Posted by James Green on September 27th, 2012 at 1:32 pm

Last week, Magnetic hosted the Attribution Revolution, an event in New York City that featured a panel discussion comprised of some of the greatest minds in digital ad measurement, to debate the hottest topic in today’s digital space – attribution. But while attribution has remained top of mind for marketers for some time, the industry as a whole continues to debate over the best way to measure the value of media performance across channels.

Panelists included Bill Kee, Product Manager at Google; Jeff Greenfield, COO & Co-Founder of C3 Metrics; John Bates, Product Manager for Predictive Marketing Solutions at Adobe; and Paul Pellman, CEO of Adometry. Moderated by myself, the event provided an opportunity for each company to share their opinions on the topic and debate over which method is most effective. Additionally, we had great participation from the audience, which fueled questions around QR codes, offline and online measurement and implementation.

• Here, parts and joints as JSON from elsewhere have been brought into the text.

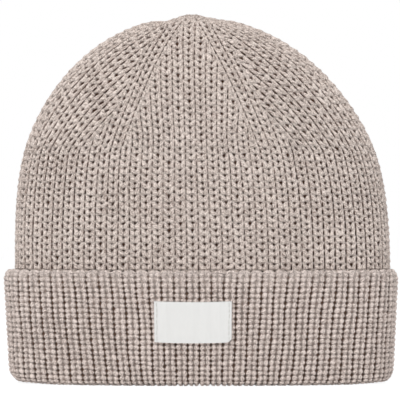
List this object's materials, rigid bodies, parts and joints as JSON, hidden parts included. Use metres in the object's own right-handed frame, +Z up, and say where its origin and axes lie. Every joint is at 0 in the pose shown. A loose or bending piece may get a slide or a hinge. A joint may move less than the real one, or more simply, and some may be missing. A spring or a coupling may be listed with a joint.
{
  "type": "knit beanie",
  "caption": "Ribbed knit beanie with a turned-up cuff, a crown of gores drawn in at the tip, a bare woven label on the cuff and a care label inside.",
  "frame": {"origin": "on the ground, below the middle of the cuff", "axes": "+Z up through the crown, +X across the hat to the right as seen from the front, -Y out of the front, where the label is"},
  "size_m": [0.2198, 0.0823, 0.206],
  "materials": {
    "crown_knit": "matt wool rib, soft and slightly hairy",
    "cuff_knit": "matt wool rib, the knit's other face",
    "linking_yarn": "matt wool yarn",
    "woven_label": "fine woven polyester tape, faint sheen",
    "sewing_thread": "smooth sewing thread",
    "care_label": "thin satin tape"
  },
  "bodies": {
    "cuff": {"cuff_layer": "cuff_knit", "cuff_fold": "cuff_knit", "cuff_edge": "cuff_knit", "cuff_seam": "linking_yarn", "front_label": "woven_label", "label_tab_left": "woven_label", "label_tab_right": "woven_label", "label_stitches_left": "sewing_thread", "label_stitches_right": "sewing_thread"},
    "crown": {"inner_band": "crown_knit", "crown_tube": "crown_knit", "crown_front_gore": "crown_knit", "crown_back_gore": "crown_knit", "crown_left_gore": "crown_knit", "crown_right_gore": "crown_knit", "crown_gather": "crown_knit", "closing_yarn": "linking_yarn", "back_seam": "linking_yarn", "care_label_stitches": "sewing_thread"},
    "care_tag": {"care_label": "care_label"}
  },
  "joints": [
    {"name": "crown_rise", "type": "slide", "parent": "cuff", "child": "crown", "axis": [0, 0, 1], "range_m": [0, 0.055]},
    {"name": "care_label_swing", "type": "hinge", "parent": "crown", "child": "care_tag", "pos_m": [0.0055, 0.03005, 0.06], "axis": [-1, 0, 0], "range_deg": [0, 85]}
  ]
}
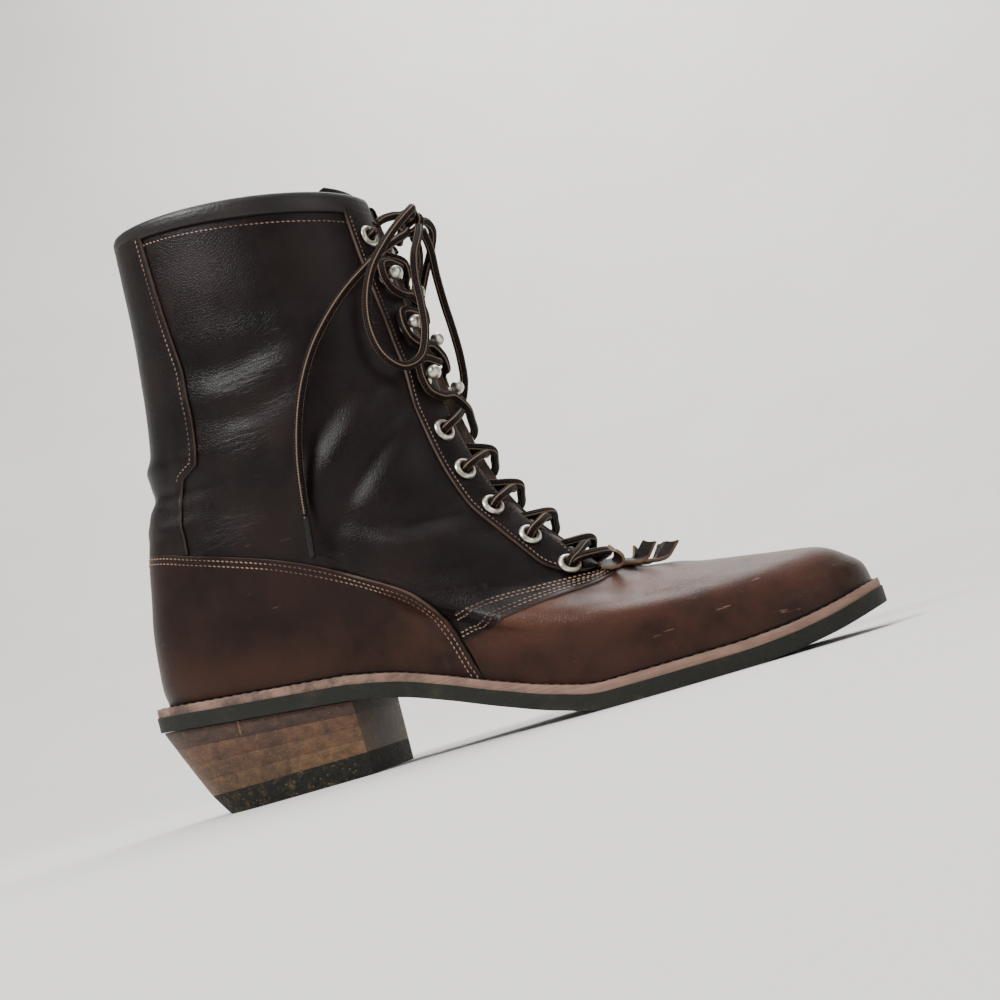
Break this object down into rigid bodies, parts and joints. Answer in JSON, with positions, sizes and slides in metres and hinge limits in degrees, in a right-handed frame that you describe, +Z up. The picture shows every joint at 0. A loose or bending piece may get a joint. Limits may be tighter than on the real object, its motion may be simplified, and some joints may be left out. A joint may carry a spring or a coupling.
{
  "type": "leather lace-up packer boot",
  "caption": "Left ankle-high leather work boot with a stacked block heel, a lacing slot with eyelets and ball hooks, a fringed kiltie and tied laces.",
  "frame": {"origin": "middle of the footprint box on the floor, under the sole, measured without the free lace", "axes": "+X along the sole to the toe, +Y to the outer side of the left foot, +Z up out of the collar"},
  "size_m": [0.3, 0.0994, 0.2456],
  "materials": {
    "sole_rubber": "worn black-green rubber",
    "heel_rubber": "speckled dark rubber, scuffed",
    "stacked_leather": "scratched stacked leather lifts",
    "welt_leather": "pale tan strip, matt",
    "foot_leather": "reddish brown oiled leather, worn and scuffed",
    "shaft_leather": "very dark brown leather with a slight sheen",
    "binding_leather": "black leather, rolled over the collar",
    "lining": "dark matt lining leather",
    "fringe_leather": "dark brown leather with tan cut edges",
    "nickel": "dull nickel plate",
    "lace_cord": "braided black-brown cord with two tan stripes",
    "aglet_plastic": "dark moulded tip"
  },
  "bodies": {
    "root": {"outsole": "sole_rubber", "welt": "welt_leather", "insole": "lining", "heel_top_lift": "heel_rubber", "heel_lift_1": "stacked_leather", "heel_lift_2": "stacked_leather", "heel_lift_3": "stacked_leather", "heel_lift_4": "stacked_leather", "upper": "shaft_leather", "counter": "foot_leather", "vamp": "foot_leather", "backstay": "shaft_leather", "eyestay_medial": "shaft_leather", "eyestay_lateral": "shaft_leather", "collar_binding": "binding_leather", "tongue": "foot_leather", "kiltie": "fringe_leather", "eyelet_medial_1": "nickel", "eyelet_lateral_1": "nickel", "eyelet_medial_2": "nickel", "eyelet_lateral_2": "nickel", "eyelet_medial_3": "nickel", "eyelet_lateral_3": "nickel", "eyelet_medial_4": "nickel", "eyelet_lateral_4": "nickel", "eyelet_medial_5": "nickel", "eyelet_lateral_5": "nickel", "hook_medial_6": "nickel", "hook_lateral_6": "nickel", "hook_medial_7": "nickel", "hook_lateral_7": "nickel", "hook_medial_8": "nickel", "hook_lateral_8": "nickel", "eyelet_medial_9": "nickel", "eyelet_lateral_9": "nickel", "lace_crossings": "lace_cord", "lace_knot": "lace_cord", "lace_loop_medial": "lace_cord", "lace_loop_lateral": "lace_cord", "lace_end_medial": "lace_cord", "lace_end_lateral": "lace_cord", "aglet_medial": "aglet_plastic", "aglet_lateral": "aglet_plastic"}
  },
  "joints": []
}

Below, I’ve outlined a few key takeaways from the panel:

  • Attribution currently captures all of the effects that offline media has in the digital space. But as television and print channels begin to recognize and embrace digital, marketing mixes will begin to shift. Attribution now offers digital media the opportunity to engage in a conversation on its own terms – and as a result, marketers should consider how all media is working (e.g. what channels are effective and what channels are simply not worth it).
  • While digital has had a major influence on today’s marketplace, offline media and digital are joining forces in new ways, such as smart phone technology and QR codes. Along with this innovation, marketers are now to attribute offline efforts to digital experiences.
  • When it comes to implementation, several opinions were voiced on the panel:
    • C3 Metrics believes in starting small and layering in one piece of data at a time so that there are incremental increases. This is especially helpful when working with clients who do not fully understand attribution.
    • Adometry, on the other hand, uses an algorithm, and believes the first bite should be more significant. Building reinforcement through proven data and insights is the key to change.
  • Most panelists agreed that last-click is not accurate. But if this is the case, then why is it so widely used?
    • C3 Metrics explained that last-click is simple to understand, so CMOs naturally gravitate to that method first. It’s something that can be explained in a few minutes, so it’s an ideal first method to share with a CEO or board members.
    • Adobe disagreed on this point, asserting that since last-click is so erroneous, it’s foolish for marketers to rely upon it for measurement.
    • Google, on the other hand, has found success by looking at all of the different options, viewing them as opportunities to invest in attribution models those marketers haven’t invested in before.
  • So, what does the future hold for digital ad measurement? Ultimately, attribution is a step in the right direction toward prime digital optimization. And the key to success will be bringing digital and offline media together.

While the Attribution Revolution panel brought a variety of opinions to the table, it remains clear that the attribution debate will not be shelved anytime soon. Marketers are only beginning to increase their digital advertising spend once an effective form of measurement is in place – and it’s in the best interest for both brands and agencies to embrace attribution.